While DDP appears convenient, it can expose sellers to unexpected costs. Import duties, tax changes, and customs delays can quickly erode profit margins.

Additionally, sellers may need a local tax presence or customs registration in the destination country. Without proper planning, DDP can create compliance issues.

Choosing the Right Incoterm for Your Air Freight Strategy

Selecting the right Incoterm depends on several factors:

  • Control over logistics

  • Experience with customs procedures

  • Risk tolerance

  • Cost transparency

  • Customer expectations

Experienced importers often prefer FCA or CPT to maintain control over air freight booking and insurance. Sellers aiming to offer a premium service may choose DAP or DDP.

The Role of Logistics Partners

A knowledgeable logistics partner can help you select and implement the right Incoterm. They can explain local regulations, cost structures, and risk points.

Terra Logistics offers ocean freight, road freight, air freight, warehousing, customs clearance project logistics, supporting businesses with end to end solutions across global supply chains.

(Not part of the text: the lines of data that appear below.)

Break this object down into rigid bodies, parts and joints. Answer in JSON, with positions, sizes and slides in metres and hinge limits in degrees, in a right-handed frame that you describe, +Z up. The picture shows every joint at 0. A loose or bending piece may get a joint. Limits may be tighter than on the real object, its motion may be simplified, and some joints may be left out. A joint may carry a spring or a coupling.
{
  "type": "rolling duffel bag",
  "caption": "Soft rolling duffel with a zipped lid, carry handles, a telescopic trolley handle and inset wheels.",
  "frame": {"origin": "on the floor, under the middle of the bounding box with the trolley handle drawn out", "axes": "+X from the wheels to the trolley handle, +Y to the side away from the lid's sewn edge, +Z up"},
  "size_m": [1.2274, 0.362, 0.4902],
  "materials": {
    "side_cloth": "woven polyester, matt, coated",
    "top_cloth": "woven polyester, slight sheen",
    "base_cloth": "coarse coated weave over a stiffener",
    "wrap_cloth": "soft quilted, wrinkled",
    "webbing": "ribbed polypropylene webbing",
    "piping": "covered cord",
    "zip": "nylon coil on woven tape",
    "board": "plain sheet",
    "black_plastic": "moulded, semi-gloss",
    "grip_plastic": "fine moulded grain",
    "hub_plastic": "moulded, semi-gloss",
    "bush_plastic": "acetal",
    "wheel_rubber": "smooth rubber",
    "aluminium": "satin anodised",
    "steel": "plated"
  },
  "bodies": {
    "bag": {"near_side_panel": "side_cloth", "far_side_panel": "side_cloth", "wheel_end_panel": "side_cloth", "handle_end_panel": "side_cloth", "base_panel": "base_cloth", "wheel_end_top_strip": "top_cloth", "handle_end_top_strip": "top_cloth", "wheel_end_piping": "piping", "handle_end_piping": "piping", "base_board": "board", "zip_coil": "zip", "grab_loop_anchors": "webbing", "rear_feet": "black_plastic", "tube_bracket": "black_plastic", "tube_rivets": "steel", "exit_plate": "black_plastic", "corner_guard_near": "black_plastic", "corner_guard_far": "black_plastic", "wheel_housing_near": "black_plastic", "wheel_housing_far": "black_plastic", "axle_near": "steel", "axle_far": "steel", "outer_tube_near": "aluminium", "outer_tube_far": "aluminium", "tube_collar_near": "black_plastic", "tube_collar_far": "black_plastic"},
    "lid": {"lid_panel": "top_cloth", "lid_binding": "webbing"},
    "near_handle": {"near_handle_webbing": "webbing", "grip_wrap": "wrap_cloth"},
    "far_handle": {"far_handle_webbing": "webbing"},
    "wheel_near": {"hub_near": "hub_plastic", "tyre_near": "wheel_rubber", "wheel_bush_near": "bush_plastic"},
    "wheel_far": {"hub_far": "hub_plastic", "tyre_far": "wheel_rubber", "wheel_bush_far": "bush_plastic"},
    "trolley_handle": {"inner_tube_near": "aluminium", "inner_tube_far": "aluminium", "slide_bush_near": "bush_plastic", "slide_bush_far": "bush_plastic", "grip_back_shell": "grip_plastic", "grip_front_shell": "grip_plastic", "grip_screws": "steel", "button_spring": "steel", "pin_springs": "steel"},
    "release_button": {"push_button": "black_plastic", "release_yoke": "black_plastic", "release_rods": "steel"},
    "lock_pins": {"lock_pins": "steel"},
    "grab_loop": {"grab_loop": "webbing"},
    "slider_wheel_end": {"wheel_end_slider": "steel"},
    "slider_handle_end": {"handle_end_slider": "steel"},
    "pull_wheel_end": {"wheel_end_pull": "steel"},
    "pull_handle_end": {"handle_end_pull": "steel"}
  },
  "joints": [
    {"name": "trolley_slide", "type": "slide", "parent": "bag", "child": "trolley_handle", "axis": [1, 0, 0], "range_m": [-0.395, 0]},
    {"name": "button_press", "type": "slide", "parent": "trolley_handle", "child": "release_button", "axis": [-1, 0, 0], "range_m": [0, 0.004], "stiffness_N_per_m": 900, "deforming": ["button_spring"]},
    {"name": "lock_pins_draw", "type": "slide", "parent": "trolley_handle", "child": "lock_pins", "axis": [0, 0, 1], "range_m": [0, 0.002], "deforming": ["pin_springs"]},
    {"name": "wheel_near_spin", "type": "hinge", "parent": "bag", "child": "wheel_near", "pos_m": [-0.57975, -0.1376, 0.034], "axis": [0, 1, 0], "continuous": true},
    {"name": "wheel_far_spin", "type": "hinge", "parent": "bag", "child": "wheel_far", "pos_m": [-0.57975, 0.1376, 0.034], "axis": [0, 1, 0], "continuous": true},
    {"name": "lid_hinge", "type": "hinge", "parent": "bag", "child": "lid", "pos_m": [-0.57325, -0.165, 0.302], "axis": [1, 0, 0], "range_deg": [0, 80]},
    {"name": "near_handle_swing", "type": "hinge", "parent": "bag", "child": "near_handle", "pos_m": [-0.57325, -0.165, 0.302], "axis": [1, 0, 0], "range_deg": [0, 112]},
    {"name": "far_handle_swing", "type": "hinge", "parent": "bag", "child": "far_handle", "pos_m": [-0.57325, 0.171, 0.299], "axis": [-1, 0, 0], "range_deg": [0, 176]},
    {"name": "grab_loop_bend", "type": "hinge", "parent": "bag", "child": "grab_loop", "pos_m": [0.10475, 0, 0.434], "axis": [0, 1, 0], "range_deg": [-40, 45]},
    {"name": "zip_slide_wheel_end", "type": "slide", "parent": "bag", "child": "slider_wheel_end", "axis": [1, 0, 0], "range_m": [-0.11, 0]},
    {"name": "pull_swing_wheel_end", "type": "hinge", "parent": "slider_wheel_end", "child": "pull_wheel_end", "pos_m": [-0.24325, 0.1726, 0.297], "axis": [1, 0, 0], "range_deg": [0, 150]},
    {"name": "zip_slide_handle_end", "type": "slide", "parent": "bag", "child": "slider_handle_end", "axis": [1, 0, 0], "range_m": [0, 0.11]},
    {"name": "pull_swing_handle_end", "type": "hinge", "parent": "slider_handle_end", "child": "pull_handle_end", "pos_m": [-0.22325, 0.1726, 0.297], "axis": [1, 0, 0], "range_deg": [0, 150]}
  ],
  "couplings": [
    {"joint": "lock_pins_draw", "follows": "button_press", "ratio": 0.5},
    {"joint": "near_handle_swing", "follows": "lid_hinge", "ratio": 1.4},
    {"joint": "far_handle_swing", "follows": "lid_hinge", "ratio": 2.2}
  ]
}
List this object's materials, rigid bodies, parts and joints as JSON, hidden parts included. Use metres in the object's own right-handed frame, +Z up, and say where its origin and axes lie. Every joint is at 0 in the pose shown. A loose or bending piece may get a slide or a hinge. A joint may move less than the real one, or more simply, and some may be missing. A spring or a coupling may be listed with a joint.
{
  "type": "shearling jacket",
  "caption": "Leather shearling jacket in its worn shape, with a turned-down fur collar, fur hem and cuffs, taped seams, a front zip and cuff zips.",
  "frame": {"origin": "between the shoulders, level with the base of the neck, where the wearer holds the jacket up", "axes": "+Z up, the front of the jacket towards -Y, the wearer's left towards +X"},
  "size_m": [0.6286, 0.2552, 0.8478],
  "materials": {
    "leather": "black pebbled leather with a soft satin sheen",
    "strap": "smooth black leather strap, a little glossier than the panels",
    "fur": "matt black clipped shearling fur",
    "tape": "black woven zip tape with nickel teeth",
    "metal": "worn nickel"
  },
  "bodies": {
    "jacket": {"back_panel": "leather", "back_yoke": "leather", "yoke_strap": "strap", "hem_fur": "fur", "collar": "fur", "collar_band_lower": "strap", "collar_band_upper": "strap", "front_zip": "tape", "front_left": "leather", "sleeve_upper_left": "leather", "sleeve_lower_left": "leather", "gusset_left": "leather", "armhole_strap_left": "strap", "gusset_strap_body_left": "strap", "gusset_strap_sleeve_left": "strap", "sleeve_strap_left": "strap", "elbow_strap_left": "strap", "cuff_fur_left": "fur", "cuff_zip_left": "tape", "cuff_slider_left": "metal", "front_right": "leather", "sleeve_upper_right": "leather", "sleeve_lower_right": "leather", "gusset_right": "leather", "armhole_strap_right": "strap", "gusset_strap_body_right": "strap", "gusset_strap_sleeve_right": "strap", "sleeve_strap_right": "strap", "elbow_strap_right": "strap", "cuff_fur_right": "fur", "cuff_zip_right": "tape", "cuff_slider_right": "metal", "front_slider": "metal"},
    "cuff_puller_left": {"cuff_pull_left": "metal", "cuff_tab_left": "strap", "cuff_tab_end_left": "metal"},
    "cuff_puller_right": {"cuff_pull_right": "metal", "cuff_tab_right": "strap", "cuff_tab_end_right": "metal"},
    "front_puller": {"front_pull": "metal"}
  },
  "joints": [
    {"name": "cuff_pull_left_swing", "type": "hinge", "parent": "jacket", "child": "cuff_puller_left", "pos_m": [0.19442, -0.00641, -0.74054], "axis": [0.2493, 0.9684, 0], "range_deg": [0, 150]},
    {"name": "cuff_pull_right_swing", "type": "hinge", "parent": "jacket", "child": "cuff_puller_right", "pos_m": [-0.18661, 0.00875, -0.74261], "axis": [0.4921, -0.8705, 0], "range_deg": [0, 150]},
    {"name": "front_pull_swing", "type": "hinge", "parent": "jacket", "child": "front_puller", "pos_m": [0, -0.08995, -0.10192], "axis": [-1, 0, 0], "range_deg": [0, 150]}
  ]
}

Conclusion: Mastering Incoterms for Smarter Air Freight Decisions

Understanding Incoterms is not just a technical requirement, it is a strategic advantage. In air freight, where speed, value, and precision matter, choosing the right Incoterm can mean the difference between a smooth shipment and a costly dispute.

FOB and CIF may be familiar, but they are often unsuitable for air freight. Terms like FCA, CPT, CIP, DAP, and DDP provide clearer frameworks that align with modern air cargo operations. Each option offers a different balance of cost, risk, and control.

By mastering Incoterms, businesses can negotiate better contracts, reduce hidden costs, and build stronger relationships with trading partners. Take the time to review your current shipping terms, assess whether they truly fit your air freight needs, and seek expert guidance where necessary.